- Written request
Line by line, reproduce exactly the beginning of the listing below, ending with the line that contains "# The pipe stands" and adding nothing.

- Source excerpt

══════

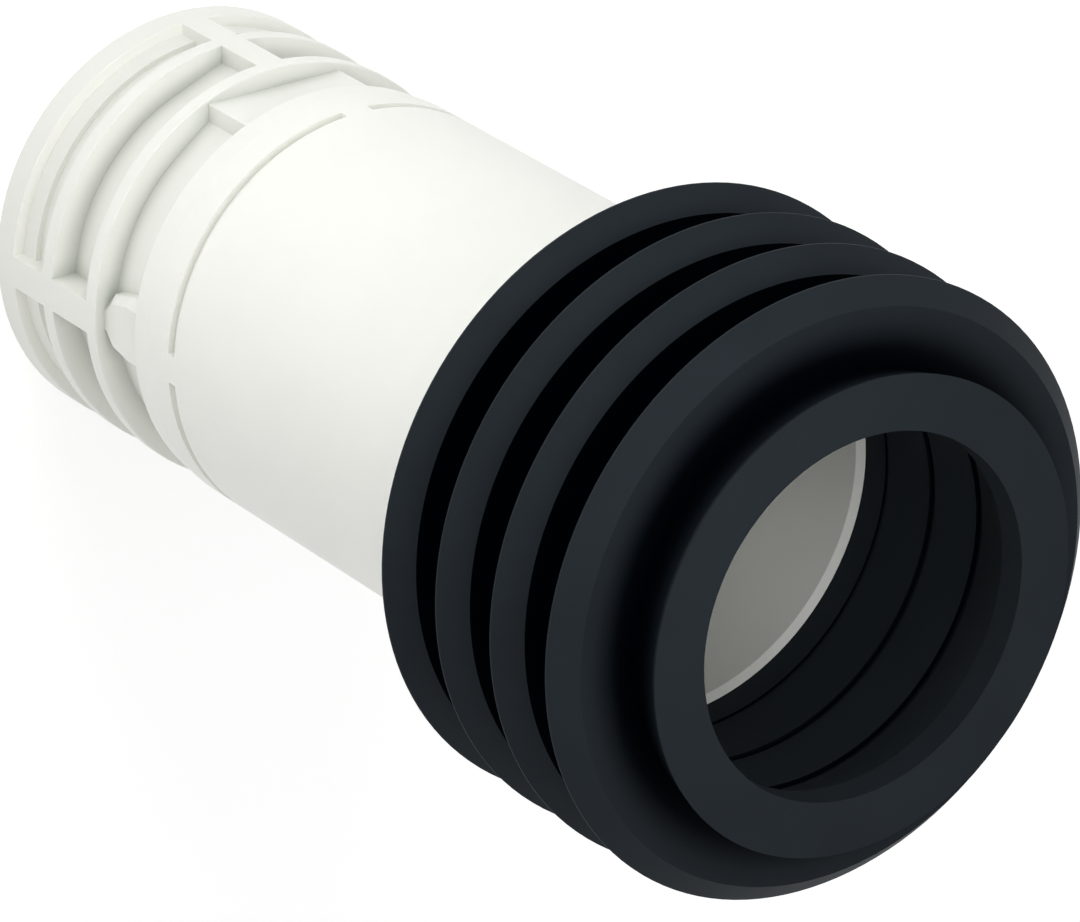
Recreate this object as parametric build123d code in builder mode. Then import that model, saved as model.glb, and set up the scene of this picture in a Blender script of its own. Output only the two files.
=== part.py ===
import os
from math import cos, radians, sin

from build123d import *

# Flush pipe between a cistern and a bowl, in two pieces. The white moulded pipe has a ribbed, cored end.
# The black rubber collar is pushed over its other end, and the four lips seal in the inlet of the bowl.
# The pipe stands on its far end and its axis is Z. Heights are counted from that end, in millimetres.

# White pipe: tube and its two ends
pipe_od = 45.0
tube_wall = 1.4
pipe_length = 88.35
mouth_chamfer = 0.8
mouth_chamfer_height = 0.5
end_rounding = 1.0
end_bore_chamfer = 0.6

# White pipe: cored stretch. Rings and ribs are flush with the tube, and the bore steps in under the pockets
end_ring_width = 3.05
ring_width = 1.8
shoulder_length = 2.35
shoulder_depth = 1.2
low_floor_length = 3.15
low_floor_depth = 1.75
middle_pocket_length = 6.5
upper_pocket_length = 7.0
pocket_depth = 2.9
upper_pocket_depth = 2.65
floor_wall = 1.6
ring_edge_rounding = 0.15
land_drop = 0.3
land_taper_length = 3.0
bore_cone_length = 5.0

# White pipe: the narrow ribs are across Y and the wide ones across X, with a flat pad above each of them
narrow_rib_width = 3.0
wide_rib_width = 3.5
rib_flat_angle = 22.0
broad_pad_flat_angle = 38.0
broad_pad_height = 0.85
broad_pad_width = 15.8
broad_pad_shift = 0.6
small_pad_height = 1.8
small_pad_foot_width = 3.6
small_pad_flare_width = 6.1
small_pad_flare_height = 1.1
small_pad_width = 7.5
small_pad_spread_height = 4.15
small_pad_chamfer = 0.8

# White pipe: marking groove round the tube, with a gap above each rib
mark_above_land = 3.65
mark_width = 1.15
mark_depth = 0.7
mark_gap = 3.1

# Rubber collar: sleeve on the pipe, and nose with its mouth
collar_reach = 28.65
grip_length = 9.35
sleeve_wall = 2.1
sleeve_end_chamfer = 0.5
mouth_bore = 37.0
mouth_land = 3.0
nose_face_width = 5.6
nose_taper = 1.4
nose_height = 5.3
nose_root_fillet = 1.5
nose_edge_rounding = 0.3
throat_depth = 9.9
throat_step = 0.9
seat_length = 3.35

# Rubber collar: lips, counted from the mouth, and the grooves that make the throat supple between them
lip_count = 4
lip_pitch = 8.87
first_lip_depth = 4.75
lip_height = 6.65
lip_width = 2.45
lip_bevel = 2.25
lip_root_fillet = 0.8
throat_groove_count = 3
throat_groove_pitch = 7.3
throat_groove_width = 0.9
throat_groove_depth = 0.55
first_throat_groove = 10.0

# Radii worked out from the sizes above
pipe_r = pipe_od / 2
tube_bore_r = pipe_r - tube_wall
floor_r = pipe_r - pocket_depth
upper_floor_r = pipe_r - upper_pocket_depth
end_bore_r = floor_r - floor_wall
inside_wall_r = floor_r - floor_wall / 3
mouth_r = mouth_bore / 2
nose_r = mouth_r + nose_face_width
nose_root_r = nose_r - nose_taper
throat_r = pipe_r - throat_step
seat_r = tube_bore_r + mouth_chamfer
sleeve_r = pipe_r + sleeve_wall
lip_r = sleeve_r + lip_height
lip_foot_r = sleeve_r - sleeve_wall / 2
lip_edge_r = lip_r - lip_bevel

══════

- Full answer
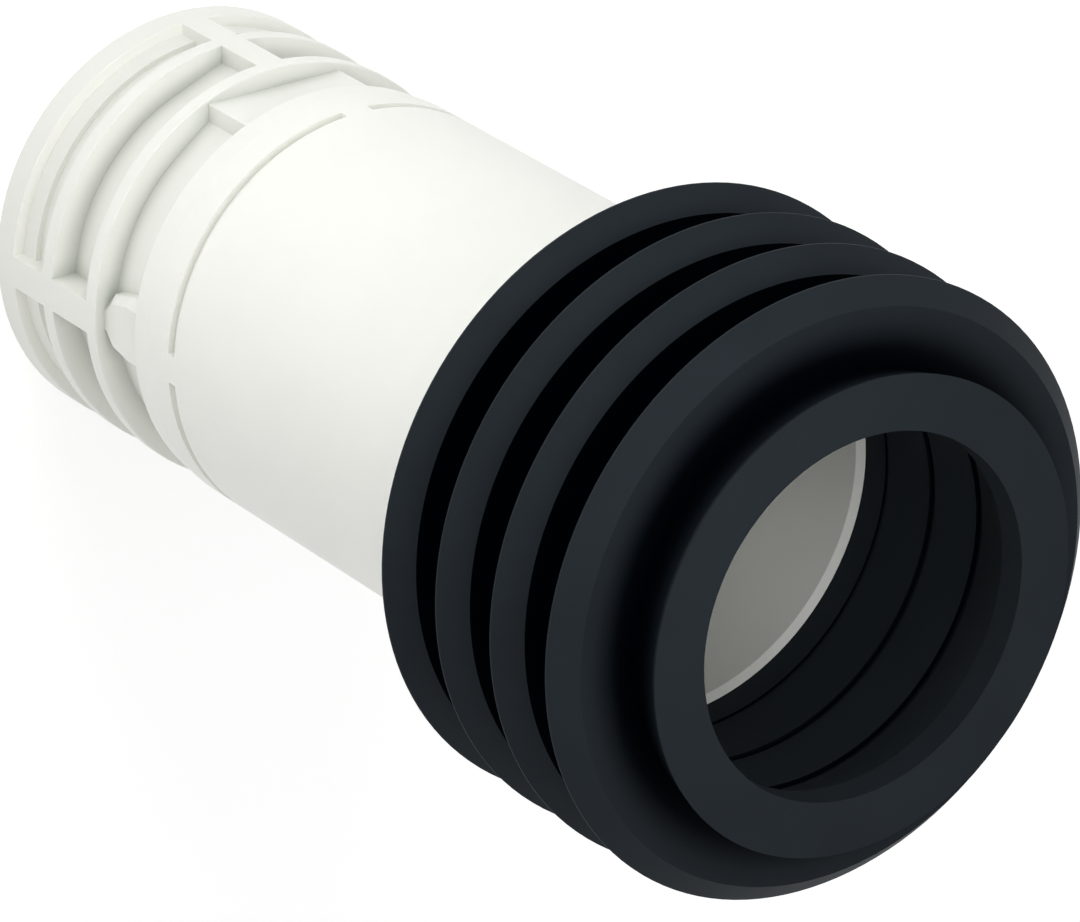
Recreate this object as parametric build123d code in builder mode. Then import that model, saved as model.glb, and set up the scene of this picture in a Blender script of its own. Output only the two files.
=== part.py ===
import os
from math import cos, radians, sin

from build123d import *

# Flush pipe between a cistern and a bowl, in two pieces. The white moulded pipe has a ribbed, cored end.
# The black rubber collar is pushed over its other end, and the four lips seal in the inlet of the bowl.
# The pipe stands on its far end and its axis is Z. Heights are counted from that end, in millimetres.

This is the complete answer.